++++ Material for the task

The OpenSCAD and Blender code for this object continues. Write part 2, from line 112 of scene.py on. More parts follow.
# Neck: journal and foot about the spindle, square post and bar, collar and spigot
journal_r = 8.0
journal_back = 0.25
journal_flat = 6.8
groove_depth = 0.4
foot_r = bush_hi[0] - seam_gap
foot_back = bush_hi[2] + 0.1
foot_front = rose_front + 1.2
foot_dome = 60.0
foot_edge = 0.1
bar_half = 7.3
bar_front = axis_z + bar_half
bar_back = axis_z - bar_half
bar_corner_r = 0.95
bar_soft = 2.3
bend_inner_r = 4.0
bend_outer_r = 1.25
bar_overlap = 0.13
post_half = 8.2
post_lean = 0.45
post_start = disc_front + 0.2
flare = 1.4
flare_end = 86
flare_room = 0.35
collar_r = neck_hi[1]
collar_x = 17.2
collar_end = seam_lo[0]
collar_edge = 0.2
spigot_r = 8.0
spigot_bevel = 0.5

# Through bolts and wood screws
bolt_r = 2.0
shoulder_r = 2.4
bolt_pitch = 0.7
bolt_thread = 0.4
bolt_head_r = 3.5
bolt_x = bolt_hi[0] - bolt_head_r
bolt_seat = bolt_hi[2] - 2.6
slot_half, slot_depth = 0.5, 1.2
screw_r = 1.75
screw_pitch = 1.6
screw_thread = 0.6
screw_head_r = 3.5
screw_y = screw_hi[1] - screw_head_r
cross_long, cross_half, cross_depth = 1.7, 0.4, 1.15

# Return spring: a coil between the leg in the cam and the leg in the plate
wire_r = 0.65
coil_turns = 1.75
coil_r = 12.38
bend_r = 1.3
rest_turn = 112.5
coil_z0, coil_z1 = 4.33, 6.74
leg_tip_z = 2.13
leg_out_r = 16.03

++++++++
++++ Material for the task

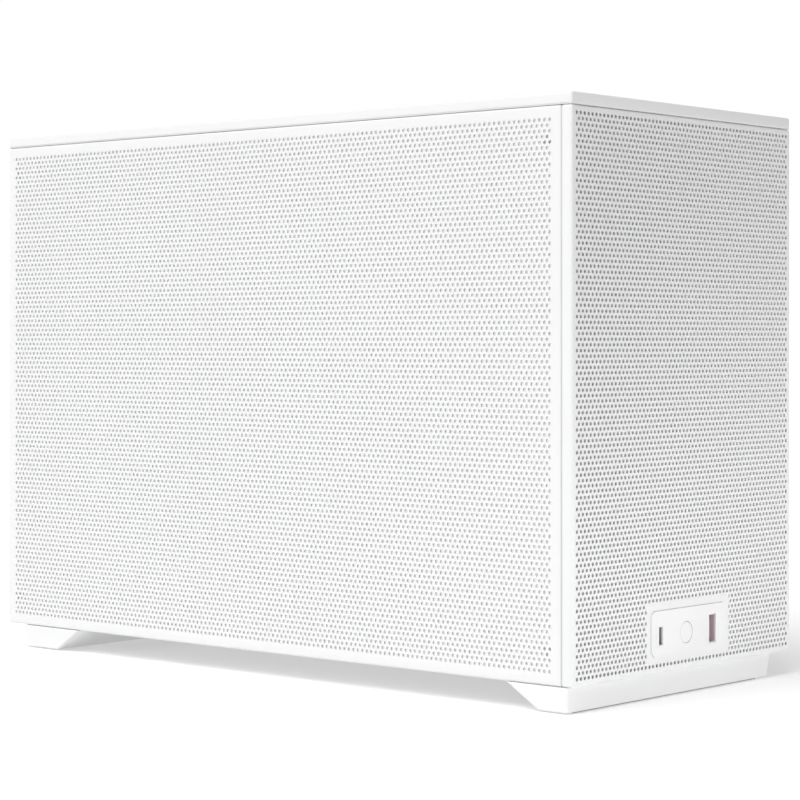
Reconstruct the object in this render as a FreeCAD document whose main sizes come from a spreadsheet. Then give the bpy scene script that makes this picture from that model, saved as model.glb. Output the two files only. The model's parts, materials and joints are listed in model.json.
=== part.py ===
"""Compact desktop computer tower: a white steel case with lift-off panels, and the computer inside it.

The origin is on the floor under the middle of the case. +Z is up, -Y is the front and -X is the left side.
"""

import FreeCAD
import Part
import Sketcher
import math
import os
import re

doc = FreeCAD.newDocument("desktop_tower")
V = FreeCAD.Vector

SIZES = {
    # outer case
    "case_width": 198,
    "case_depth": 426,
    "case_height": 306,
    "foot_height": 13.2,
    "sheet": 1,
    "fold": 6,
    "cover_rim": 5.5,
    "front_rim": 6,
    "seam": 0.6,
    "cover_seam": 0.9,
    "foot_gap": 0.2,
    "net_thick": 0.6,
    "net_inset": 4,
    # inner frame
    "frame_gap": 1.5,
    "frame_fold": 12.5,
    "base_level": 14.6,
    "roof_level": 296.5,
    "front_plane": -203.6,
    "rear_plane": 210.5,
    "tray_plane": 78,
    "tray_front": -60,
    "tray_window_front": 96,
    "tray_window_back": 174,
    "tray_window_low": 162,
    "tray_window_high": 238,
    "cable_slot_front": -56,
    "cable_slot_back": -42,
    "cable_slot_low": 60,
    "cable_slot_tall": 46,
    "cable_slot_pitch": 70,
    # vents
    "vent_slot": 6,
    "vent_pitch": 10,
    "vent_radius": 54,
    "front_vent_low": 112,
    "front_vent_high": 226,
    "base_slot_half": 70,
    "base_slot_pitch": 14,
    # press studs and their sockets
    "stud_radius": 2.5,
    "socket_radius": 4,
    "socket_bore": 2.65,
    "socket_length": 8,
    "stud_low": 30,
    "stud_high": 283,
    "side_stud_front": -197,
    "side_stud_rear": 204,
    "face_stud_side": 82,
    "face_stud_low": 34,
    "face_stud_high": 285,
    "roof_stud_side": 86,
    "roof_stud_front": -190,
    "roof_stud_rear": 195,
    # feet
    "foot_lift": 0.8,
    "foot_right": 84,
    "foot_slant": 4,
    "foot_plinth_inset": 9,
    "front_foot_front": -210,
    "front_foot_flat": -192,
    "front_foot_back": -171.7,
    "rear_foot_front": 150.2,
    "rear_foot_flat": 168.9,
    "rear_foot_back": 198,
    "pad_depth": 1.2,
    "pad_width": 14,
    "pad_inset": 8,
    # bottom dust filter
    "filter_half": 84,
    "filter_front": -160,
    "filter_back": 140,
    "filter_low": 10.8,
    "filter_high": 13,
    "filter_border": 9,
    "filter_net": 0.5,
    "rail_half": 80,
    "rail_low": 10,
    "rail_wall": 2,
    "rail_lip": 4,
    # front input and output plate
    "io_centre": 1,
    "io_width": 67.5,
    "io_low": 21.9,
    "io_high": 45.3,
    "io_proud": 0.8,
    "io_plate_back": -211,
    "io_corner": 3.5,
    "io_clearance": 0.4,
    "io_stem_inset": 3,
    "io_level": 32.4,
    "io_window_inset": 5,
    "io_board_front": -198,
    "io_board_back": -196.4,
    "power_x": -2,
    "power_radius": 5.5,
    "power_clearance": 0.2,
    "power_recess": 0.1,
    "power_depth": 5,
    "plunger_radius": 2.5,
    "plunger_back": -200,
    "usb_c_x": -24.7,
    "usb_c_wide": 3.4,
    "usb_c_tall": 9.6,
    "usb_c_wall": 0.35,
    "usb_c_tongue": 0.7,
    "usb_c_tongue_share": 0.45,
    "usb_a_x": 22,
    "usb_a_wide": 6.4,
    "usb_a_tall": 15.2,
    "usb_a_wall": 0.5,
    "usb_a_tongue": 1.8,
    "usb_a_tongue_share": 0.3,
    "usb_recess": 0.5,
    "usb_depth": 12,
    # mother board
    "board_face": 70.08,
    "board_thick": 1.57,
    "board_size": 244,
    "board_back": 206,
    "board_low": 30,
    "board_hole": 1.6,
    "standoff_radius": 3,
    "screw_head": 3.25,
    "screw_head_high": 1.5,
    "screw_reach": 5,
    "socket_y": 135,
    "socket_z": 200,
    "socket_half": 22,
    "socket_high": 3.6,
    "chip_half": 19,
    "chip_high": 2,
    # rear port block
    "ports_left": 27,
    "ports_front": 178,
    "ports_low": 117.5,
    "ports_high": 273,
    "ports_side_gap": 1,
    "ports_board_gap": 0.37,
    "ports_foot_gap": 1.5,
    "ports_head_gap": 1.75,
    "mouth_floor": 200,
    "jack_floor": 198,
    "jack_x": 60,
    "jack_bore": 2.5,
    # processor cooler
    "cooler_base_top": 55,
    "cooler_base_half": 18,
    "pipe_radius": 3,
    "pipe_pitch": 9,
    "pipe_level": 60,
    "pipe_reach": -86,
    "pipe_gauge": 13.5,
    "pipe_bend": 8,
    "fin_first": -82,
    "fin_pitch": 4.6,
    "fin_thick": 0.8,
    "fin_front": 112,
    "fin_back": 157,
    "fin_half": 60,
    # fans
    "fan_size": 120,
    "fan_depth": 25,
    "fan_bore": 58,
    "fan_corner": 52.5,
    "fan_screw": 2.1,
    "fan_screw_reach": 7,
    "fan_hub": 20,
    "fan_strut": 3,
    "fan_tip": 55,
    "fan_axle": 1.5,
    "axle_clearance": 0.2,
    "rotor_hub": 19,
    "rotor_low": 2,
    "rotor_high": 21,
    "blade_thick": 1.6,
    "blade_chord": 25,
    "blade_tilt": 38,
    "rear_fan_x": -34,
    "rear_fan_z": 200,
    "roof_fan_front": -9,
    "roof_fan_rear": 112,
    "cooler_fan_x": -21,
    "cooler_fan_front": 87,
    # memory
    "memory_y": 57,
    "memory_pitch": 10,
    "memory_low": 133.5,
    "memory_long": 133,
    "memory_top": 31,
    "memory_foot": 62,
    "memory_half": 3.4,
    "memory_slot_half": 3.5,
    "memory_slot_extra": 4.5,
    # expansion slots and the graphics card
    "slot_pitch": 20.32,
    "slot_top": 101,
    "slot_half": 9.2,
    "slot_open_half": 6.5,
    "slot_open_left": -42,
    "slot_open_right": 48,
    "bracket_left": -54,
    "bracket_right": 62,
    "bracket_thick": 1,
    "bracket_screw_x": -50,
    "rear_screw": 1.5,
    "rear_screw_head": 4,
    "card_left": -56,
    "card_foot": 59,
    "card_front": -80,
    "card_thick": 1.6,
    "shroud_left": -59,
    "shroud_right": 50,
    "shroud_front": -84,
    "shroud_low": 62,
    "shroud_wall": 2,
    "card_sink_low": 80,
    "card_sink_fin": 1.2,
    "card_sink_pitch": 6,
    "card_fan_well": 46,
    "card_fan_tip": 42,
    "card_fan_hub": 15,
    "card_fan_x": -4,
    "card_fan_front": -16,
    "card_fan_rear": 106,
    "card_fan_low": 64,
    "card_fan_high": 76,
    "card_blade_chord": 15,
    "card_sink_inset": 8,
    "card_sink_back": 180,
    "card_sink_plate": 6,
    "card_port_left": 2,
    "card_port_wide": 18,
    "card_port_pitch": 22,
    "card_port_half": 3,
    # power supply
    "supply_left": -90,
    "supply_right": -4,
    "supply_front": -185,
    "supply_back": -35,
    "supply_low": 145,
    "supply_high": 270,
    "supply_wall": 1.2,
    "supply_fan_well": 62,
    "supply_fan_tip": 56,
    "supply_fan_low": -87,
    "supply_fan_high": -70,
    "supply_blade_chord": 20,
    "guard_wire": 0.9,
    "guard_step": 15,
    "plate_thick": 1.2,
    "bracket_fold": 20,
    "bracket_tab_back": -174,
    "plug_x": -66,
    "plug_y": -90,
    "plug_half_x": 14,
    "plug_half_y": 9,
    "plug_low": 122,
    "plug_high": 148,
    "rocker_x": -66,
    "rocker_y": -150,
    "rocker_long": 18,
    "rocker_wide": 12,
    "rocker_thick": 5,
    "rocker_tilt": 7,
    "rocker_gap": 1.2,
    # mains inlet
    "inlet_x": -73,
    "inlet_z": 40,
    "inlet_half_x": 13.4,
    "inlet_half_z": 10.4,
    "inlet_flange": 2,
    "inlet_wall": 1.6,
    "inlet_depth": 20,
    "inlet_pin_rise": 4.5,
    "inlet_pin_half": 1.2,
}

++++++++
++++ Material for the task

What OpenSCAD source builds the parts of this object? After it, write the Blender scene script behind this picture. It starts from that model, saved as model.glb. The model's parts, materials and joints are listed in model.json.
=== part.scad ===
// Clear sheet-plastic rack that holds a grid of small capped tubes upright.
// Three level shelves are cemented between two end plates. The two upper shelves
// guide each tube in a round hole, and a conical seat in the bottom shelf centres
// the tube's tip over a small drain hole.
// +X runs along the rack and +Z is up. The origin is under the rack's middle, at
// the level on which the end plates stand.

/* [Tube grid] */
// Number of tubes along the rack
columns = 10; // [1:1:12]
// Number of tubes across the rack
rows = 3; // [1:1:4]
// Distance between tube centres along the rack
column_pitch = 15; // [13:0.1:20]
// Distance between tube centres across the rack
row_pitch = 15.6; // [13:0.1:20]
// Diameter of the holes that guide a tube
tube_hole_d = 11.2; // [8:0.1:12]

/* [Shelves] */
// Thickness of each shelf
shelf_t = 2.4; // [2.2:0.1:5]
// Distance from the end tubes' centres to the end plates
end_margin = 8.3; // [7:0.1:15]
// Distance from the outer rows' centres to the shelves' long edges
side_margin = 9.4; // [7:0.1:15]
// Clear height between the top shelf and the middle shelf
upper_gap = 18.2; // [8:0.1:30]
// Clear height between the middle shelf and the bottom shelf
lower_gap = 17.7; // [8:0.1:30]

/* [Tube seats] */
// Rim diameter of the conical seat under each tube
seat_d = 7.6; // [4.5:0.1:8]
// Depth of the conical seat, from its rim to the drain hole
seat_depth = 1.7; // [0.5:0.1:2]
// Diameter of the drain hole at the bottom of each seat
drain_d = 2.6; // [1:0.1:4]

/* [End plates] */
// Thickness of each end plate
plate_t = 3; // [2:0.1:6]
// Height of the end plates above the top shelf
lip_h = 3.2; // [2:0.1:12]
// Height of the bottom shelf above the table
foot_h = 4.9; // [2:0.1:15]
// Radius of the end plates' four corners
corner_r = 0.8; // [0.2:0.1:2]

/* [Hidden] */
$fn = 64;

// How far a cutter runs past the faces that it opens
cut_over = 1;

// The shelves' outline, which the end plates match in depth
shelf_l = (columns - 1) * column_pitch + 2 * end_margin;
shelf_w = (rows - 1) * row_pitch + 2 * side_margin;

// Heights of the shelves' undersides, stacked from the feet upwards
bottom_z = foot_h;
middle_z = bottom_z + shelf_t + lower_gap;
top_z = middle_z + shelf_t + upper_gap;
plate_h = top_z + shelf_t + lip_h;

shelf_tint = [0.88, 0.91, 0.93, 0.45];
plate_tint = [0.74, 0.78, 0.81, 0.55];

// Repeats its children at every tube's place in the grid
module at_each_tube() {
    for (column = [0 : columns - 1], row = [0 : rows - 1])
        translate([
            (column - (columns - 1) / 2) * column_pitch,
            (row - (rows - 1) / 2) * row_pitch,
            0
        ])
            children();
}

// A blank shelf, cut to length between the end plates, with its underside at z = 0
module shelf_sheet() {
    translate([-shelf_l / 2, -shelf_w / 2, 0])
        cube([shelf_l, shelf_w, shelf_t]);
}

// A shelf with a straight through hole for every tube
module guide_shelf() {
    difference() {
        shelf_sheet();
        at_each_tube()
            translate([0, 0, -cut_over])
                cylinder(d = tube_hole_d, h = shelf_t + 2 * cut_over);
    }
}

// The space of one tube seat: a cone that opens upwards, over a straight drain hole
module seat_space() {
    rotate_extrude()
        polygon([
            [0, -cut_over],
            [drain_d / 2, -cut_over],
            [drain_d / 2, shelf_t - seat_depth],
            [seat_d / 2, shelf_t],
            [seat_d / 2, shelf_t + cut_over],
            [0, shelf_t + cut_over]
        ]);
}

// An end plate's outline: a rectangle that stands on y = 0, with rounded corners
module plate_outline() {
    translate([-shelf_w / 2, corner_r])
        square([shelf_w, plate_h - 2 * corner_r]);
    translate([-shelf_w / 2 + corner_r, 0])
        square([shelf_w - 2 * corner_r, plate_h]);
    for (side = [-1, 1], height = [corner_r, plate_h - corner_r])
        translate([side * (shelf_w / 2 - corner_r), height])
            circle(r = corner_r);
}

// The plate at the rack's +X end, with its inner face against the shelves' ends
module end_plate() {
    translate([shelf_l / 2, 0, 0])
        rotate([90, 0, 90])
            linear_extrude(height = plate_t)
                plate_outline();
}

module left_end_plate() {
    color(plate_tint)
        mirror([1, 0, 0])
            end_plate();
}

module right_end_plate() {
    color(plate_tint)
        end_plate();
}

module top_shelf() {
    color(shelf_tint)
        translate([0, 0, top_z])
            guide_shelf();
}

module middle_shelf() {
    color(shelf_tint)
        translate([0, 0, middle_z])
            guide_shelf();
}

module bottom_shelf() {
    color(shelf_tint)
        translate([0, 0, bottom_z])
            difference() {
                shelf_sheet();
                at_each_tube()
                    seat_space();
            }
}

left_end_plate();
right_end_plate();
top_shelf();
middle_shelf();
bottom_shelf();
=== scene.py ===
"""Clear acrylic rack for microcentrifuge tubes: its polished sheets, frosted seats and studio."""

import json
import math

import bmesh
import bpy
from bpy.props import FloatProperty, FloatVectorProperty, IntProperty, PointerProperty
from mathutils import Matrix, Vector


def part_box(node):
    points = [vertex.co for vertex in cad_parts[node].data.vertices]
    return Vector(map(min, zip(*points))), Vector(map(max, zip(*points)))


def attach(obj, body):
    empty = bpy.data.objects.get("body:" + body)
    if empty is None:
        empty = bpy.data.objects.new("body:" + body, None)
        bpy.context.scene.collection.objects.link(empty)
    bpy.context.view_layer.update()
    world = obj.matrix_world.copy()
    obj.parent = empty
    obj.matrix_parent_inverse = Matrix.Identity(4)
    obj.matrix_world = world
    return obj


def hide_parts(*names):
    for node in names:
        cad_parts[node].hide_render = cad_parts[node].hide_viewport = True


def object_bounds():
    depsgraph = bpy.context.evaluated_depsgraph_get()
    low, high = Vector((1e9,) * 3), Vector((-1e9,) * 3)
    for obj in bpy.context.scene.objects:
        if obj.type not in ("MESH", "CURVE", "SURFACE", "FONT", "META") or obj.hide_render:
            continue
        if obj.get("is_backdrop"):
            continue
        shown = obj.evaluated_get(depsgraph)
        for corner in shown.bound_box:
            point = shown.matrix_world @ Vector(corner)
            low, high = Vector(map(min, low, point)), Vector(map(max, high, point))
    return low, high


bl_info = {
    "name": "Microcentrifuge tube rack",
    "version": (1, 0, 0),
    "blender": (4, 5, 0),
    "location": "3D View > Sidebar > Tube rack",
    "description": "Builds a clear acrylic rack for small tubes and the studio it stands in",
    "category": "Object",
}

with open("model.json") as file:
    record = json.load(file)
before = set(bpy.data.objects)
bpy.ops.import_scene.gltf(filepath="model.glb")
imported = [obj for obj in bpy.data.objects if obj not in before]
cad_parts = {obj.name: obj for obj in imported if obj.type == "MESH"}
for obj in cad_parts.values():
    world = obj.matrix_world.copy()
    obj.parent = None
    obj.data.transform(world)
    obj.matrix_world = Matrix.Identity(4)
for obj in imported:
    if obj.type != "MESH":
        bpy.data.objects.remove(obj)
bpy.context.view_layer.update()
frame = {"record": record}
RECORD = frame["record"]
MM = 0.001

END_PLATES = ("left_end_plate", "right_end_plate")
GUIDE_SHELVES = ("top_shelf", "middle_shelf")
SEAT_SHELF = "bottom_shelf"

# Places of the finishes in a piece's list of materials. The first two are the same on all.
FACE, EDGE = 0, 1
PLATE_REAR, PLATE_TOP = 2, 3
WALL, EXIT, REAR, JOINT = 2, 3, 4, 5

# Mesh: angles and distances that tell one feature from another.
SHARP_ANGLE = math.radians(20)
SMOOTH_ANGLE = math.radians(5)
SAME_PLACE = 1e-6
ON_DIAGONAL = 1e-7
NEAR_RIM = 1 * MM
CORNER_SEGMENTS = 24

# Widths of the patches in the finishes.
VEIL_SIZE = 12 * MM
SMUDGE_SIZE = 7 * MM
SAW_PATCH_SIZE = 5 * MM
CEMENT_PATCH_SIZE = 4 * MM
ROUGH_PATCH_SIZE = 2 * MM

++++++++

# Instruction
Using the entries above, repeat only the lines from the one containing "Reconstruct the object" through the one containing "V = FreeCAD.Vector", end lines included.

# Response to the exercise
Reconstruct the object in this render as a FreeCAD document whose main sizes come from a spreadsheet. Then give the bpy scene script that makes this picture from that model, saved as model.glb. Output the two files only. The model's parts, materials and joints are listed in model.json.
=== part.py ===
"""Compact desktop computer tower: a white steel case with lift-off panels, and the computer inside it.

The origin is on the floor under the middle of the case. +Z is up, -Y is the front and -X is the left side.
"""

import FreeCAD
import Part
import Sketcher
import math
import os
import re

doc = FreeCAD.newDocument("desktop_tower")
V = FreeCAD.Vector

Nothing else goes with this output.